→ PROVIDED RECORDS
<<<<
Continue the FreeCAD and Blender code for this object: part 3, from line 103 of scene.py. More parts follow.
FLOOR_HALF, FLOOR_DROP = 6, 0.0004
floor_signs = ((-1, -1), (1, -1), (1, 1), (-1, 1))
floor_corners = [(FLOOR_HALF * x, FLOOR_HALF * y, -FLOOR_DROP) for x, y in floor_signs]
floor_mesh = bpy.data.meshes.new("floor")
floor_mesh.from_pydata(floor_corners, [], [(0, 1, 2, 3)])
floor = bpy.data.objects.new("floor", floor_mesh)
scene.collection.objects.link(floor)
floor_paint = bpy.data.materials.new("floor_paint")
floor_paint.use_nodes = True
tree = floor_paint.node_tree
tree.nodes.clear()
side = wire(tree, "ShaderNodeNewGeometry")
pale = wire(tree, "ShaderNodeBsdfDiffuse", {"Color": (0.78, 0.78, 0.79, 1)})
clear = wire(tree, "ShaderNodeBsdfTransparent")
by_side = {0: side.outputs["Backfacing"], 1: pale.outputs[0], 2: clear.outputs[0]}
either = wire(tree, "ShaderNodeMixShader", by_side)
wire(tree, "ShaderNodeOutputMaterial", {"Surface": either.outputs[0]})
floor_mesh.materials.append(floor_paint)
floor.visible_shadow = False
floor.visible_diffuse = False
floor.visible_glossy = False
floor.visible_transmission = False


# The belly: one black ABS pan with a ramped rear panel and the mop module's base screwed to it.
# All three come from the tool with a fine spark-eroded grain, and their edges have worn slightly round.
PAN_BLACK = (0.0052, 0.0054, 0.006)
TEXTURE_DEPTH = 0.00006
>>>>
<<<<
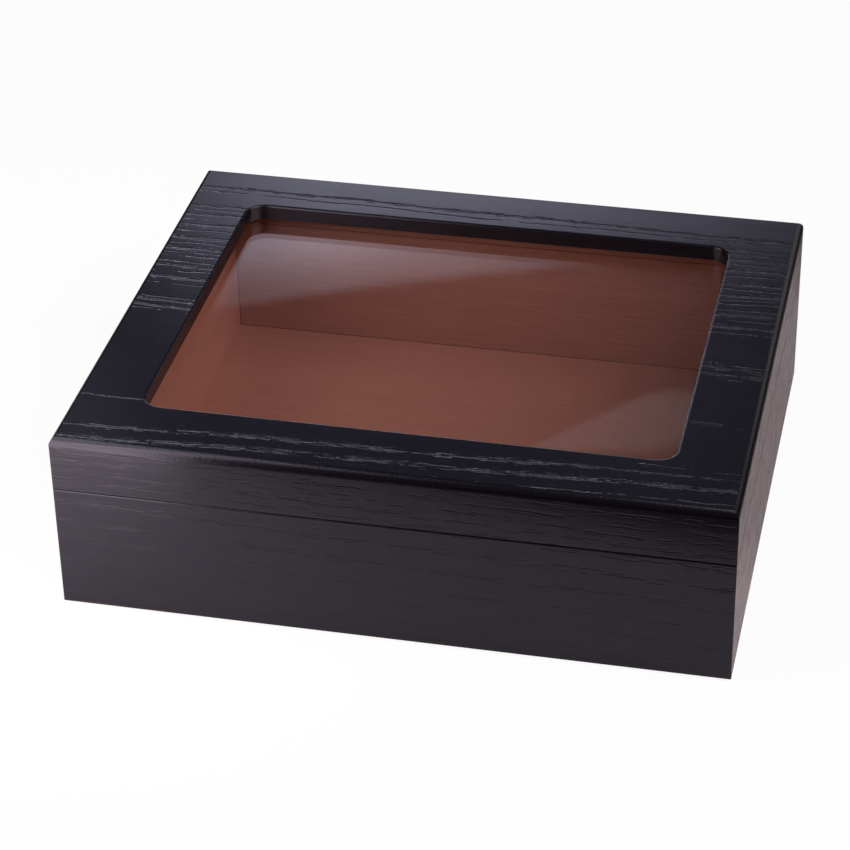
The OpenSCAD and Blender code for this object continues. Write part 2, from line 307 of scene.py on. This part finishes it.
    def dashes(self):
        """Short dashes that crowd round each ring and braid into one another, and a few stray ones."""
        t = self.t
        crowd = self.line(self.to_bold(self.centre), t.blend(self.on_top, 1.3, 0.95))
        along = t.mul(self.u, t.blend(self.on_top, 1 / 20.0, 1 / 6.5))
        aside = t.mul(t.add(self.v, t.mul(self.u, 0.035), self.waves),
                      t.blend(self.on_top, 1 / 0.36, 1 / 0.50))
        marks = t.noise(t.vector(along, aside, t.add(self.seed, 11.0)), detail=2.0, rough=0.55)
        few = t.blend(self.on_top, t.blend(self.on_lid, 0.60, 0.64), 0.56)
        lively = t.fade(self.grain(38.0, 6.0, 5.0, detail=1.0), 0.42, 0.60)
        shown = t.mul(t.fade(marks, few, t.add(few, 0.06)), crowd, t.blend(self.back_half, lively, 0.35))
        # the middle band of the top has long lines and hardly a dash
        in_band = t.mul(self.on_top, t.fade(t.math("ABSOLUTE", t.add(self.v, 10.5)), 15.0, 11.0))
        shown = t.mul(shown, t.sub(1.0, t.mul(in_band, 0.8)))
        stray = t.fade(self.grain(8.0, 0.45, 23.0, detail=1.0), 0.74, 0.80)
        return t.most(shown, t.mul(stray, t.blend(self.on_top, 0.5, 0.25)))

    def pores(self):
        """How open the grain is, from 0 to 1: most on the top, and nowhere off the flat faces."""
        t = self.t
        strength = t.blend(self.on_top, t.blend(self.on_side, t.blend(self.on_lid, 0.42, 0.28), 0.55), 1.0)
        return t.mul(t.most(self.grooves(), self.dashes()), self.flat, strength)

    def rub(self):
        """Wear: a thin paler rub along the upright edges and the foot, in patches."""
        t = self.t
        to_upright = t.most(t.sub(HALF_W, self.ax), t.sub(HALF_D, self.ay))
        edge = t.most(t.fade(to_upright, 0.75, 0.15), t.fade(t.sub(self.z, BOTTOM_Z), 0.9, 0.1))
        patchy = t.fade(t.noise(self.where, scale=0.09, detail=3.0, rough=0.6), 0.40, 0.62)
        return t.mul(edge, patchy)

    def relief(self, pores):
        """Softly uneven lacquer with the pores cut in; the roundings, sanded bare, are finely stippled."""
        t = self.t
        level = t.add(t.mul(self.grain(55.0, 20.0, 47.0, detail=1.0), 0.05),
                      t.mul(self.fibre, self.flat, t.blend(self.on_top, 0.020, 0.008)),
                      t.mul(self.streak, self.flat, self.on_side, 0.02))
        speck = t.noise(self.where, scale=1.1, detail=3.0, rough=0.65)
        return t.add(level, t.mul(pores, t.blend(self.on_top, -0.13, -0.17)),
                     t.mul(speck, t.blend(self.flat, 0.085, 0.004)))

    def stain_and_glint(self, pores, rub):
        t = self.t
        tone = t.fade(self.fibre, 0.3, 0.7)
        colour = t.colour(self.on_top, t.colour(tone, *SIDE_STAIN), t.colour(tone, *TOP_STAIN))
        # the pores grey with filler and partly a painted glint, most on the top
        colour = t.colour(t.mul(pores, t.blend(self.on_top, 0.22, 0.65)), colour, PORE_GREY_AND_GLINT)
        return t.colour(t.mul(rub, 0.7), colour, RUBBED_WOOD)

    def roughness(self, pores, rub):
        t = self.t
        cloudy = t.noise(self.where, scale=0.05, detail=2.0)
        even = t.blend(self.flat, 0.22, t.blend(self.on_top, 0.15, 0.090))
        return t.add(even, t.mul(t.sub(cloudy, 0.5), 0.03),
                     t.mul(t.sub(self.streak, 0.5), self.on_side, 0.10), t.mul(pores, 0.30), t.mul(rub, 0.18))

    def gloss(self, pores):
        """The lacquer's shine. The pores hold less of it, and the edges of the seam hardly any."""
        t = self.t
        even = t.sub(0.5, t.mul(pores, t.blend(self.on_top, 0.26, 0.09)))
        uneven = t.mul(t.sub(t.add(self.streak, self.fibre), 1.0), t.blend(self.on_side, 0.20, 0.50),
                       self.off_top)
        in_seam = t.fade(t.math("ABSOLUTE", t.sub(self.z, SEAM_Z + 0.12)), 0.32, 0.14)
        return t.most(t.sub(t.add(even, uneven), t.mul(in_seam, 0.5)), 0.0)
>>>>
→ SHORT PROBLEM
Write out, from the lines above, only those from the line with "The OpenSCAD and" to the line with "t.blend(self.on_top, 0.5, 0.25)))", exactly as given, including the first and the last.

→ ANSWER BELOW
The OpenSCAD and Blender code for this object continues. Write part 2, from line 307 of scene.py on. This part finishes it.
    def dashes(self):
        """Short dashes that crowd round each ring and braid into one another, and a few stray ones."""
        t = self.t
        crowd = self.line(self.to_bold(self.centre), t.blend(self.on_top, 1.3, 0.95))
        along = t.mul(self.u, t.blend(self.on_top, 1 / 20.0, 1 / 6.5))
        aside = t.mul(t.add(self.v, t.mul(self.u, 0.035), self.waves),
                      t.blend(self.on_top, 1 / 0.36, 1 / 0.50))
        marks = t.noise(t.vector(along, aside, t.add(self.seed, 11.0)), detail=2.0, rough=0.55)
        few = t.blend(self.on_top, t.blend(self.on_lid, 0.60, 0.64), 0.56)
        lively = t.fade(self.grain(38.0, 6.0, 5.0, detail=1.0), 0.42, 0.60)
        shown = t.mul(t.fade(marks, few, t.add(few, 0.06)), crowd, t.blend(self.back_half, lively, 0.35))
        # the middle band of the top has long lines and hardly a dash
        in_band = t.mul(self.on_top, t.fade(t.math("ABSOLUTE", t.add(self.v, 10.5)), 15.0, 11.0))
        shown = t.mul(shown, t.sub(1.0, t.mul(in_band, 0.8)))
        stray = t.fade(self.grain(8.0, 0.45, 23.0, detail=1.0), 0.74, 0.80)
        return t.most(shown, t.mul(stray, t.blend(self.on_top, 0.5, 0.25)))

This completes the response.